PQC Strategy & Roadmap

With risks identified, we work with you to develop a custom, phased migration strategy that aligns with your business, technical, and regulatory requirements. Creating a tailored PQC adoption strategy that reflects your risk appetite, industry best practices, and future-proofing needs. Designing systems and workflows to support easy switching of cryptographic algorithms as standards evolve. Updating security policies, key management procedures, and internal compliance rules to align with NIST and NSA (CNSA 2.0) recommendations. Crafting a step-by-step migration roadmap with short-, medium-, and long-term goals, broken down into manageable phases such as pilot, hybrid deployment, and full implementation.

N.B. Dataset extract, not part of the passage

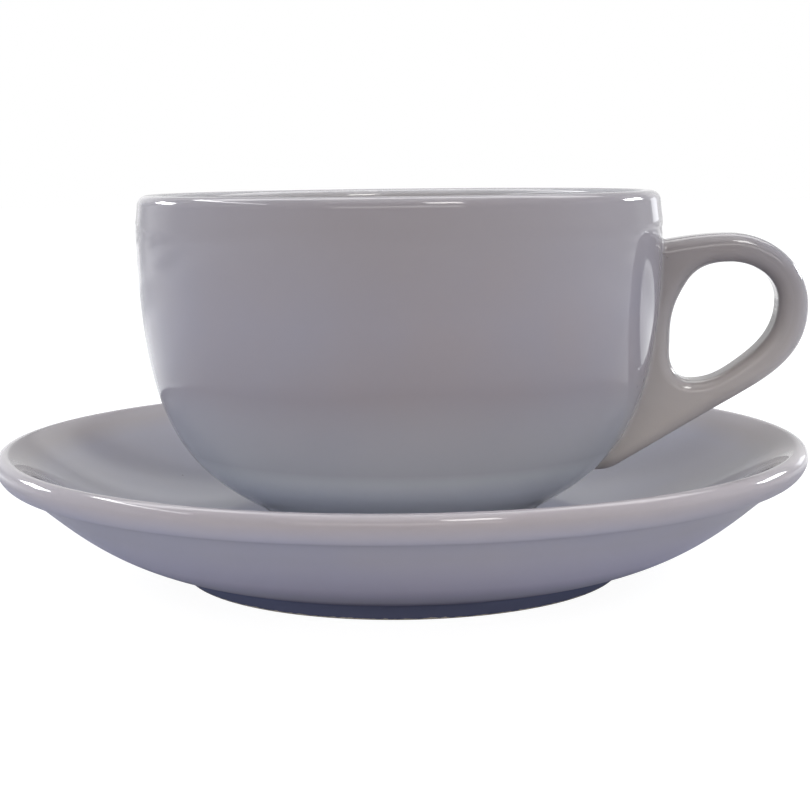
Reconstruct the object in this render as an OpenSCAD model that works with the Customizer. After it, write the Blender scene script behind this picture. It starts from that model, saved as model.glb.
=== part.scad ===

Vendor Evaluation & Proof of Concept

At this stage, we help you identify and test the right tools, technologies, and partners that can support your post-quantum goals. Helping you define technical and business requirements for RFIs/RFPs, including algorithm support, integration compatibility, performance, and vendor maturity. Identifying top vendors offering PQC-capable PKI, key management, and cryptographic solutions. Running PoC tests in isolated environments to evaluate performance, ease of integration, and overall fit for your use cases. Delivering a vendor comparison matrix and recommendation report based on real-world PoC findings.

Pilot Testing & Scaling

Before full implementation, we validate everything through controlled pilots to ensure real-world viability and minimize business disruption. Testing the new cryptographic models in a sandbox or non-production environment, typically for one or two applications. Validating interoperability with existing systems, third-party dependencies, and legacy components. Gathering feedback from IT teams, security architects, and business units to fine-tune the plan. Once everything is tested successfully, we support a smooth, scalable rollout, replacing legacy cryptographic algorithms step by step, minimizing disruption, and ensuring systems remain secure and compliant. We continue to monitor performance and provide ongoing optimization to keep your quantum defense strong, efficient, and future-ready.

PQC Implementation

Once the plan is in place, it is time to put it into action. This is the final stage where we execute the full-scale migration, integrating PQC into your live environment while ensuring compliance and continuity. Implementing hybrid models that combine classical and quantum-safe algorithms to maintain backward compatibility during transition. Rolling out PQC support across your PKI, applications, infrastructure, cloud services, and APIs. Providing hands-on training for your teams along with detailed technical documentation for ongoing maintenance. Setting up monitoring systems and lifecycle management processes to track cryptographic health, detect anomalies, and support future upgrades.

Transitioning to quantum-safe cryptography is a big step, but you do not have to take it alone. With Encryption Consulting by your side, you will have the right guidance and expertise needed to build a resilient, future-ready security posture. 

Reach out to us at info@encryptionconsulting.comand let us build a customized roadmap that aligns with your organization’s specific needs.  

Conclusion

While the industry has long focused on the HNDL threat to our secrets, TNFL reveals an even more existential risk: the potential for a total collapse of digital identity and non-repudiation. If we do not act now to inventory our cryptographic assets and transition to quantum-resistant signatures, we risk a future where history itself can be rewritten, and the digital signature is no longer under our control. Securing the future doesn’t just mean hiding our data today; it means hardening our authority for tomorrow.